Freedom of Association and Assembly
Vietnam does not allow independent unions. Leaders of the Vietnam General Confederation of Labor (VGCL) are appointed by the government. Workers do not choose leaders or representatives who can bargain to set wages on their behalf. In so far as the VGCL bargains with management or at the state-wide level, it does so in the interests of the government and the Vietnamese Communist Party, not on behalf of workers and not in a representative capacity.
In April, police arrested Nguyen Van Binh and Vu Minh Tien, senior officials in Vietnam’s Labor Ministry and in VGCL who had advocated for more meaningful labor reforms. In August, the United States declined Vietnam’s request to be reclassified as a market economy, in part due to its failure to uphold labor rights.
Right to Fair Trial
Authorities use a double standard in treating criminal suspects depending on whether the crime is considered political or non-political. In both political and non-political cases, police, prosecutors, and courts violate the fundamental legal principle behind the right to a fair trial: a presumption of innocence until proven guilty.
In cases involving what the authorities consider “politically motivated offenses,” the government curbs defendants’ rights by denying them access to legal counsel; preventing visits by family members while the accused are in pretrial detention; and blocking family members, activists, and friends from attending their trials. On June 1, 2024, police arrested independent journalist Truong Huy San. He was not allowed access to his lawyer for more than three months.
For non-political criminal cases in which authorities want to send a message to local communities, prosecutors and courts stage public trials to name and shame the defendants (and indirectly, their families), and “educate” the public. These so-called “mobile trials” (xet xu luu dong) use makeshift courts in public spaces such as a sports stadium, local community spaces, schools and universities, or government facilities to hold trials of criminal suspects. In virtually all cases, the courts had already determined the defendants’ guilt even before these public court spectacles began.
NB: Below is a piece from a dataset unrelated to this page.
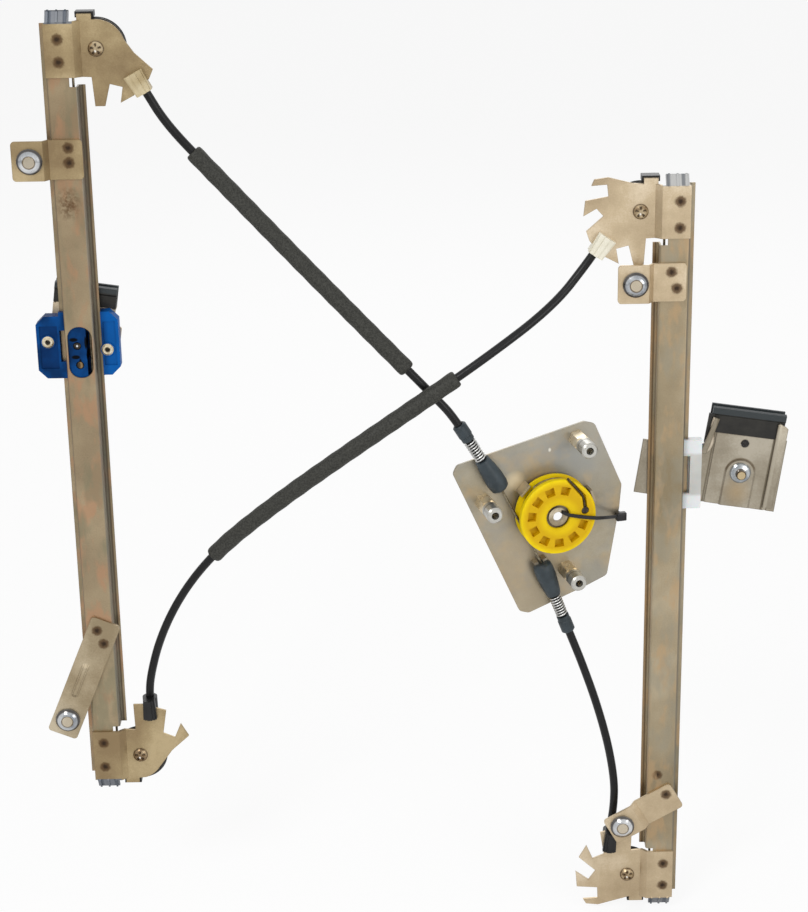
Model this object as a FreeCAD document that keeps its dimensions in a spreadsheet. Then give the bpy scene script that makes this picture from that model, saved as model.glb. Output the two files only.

In January, a court in Dak Lak began a mobile trial against 100 defendants—some in absentia—accused of “terrorism” following an attack on government offices that caused nine deaths in June 2023. After three days, the court convicted and sentenced all 100 to terms ranging from nine months to life in prison, with each defendant’s hearing lasting a maximum of 15 minutes.
Freedom of Movement
The Vietnamese authorities systematically block rights activists, bloggers, dissidents, and their family members from domestic and international travel, including by stopping them at airports and border gates, and denying them passports or other documents that would allow them to leave or enter the country. Activists are routinely placed under house arrest during events deemed by the authorities as politically sensitive.
In March and April, local authorities in An Giang province blocked roads and placed Hoa Hao Buddhist disciples under house arrest to prevent them from commemorating the death anniversary of Hoa Hao Buddhist founder Huynh Phu So. In April, police at Moc Bai border gate in Tay Ninh prohibited Pham Thi Lan, the wife of political prisoner Nguyen Tuong Thuy, from leaving Vietnam for a personal trip to Cambodia, citing “security” as a reason. In June, the police at Tan Son Nhat airport prohibited activist Nguyen Thi Bich Hanh and her young sons to enter Vietnam to visit her sick mother. Hanh and sons were reportedly assaulted and detained, and were forced on an airplane for the US via Seoul two days later. In July, the authorities refused to issue a passport to former political prisoner Huynh Thuc Vy, citing “national security” as a reason. In September, the police at Noi Bai international airport in Hanoi prohibited blogger Bui Thanh Hieu (known as “Wind Trader”) to enter Vietnam to visit his sick mother.
Freedom of Religion and Belief
The government restricts religious practice through legislation, registration requirements, and surveillance. Religious groups must get approval from, and register with, the government and operate under government-controlled management boards. Religious groups not recognized by the government are labeled “evil religions” (ta dao). In its Universal Periodic Review submission, Vietnam rejected a recommendation to “immediately end forced renunciation of faith against members of unregistered religious groups.”
The police monitor, harass, and sometimes violently crack down on religious groups operating outside government-controlled institutions. Followers of independent religious groups are subject to harassment, intimidation, intrusive surveillance, public criticism, forced renunciation of faith, pretrial detention, interrogation, torture, and imprisonment. Phuoc Buu pagoda in Ba Ria-Vung Tau, which belongs to the Unified Buddhist Church (unrecognized by the Vietnamese government), has been subjected to repeated acts of vandalism for which no one has been held accountable.
In March 2024, the authorities of Dak Lak province prosecuted and sentenced Montagnard activist Y Krec Bya to 13 years in prison, and arrested Montagnard rights campaigner Y Po Mlo in August. Both men were charged with “undermining the national great unity” under article 116 of the penal code. Article 116 is frequently employed by authorities to punish ethnic minority activists for being affiliated with independent religious groups that the government disallows.
UN experts expressed alarm about the discriminatory misuse of counterterrorism laws against Montagnard Indigenous Peoples and Christian religious minorities in the country’s Central Highlands.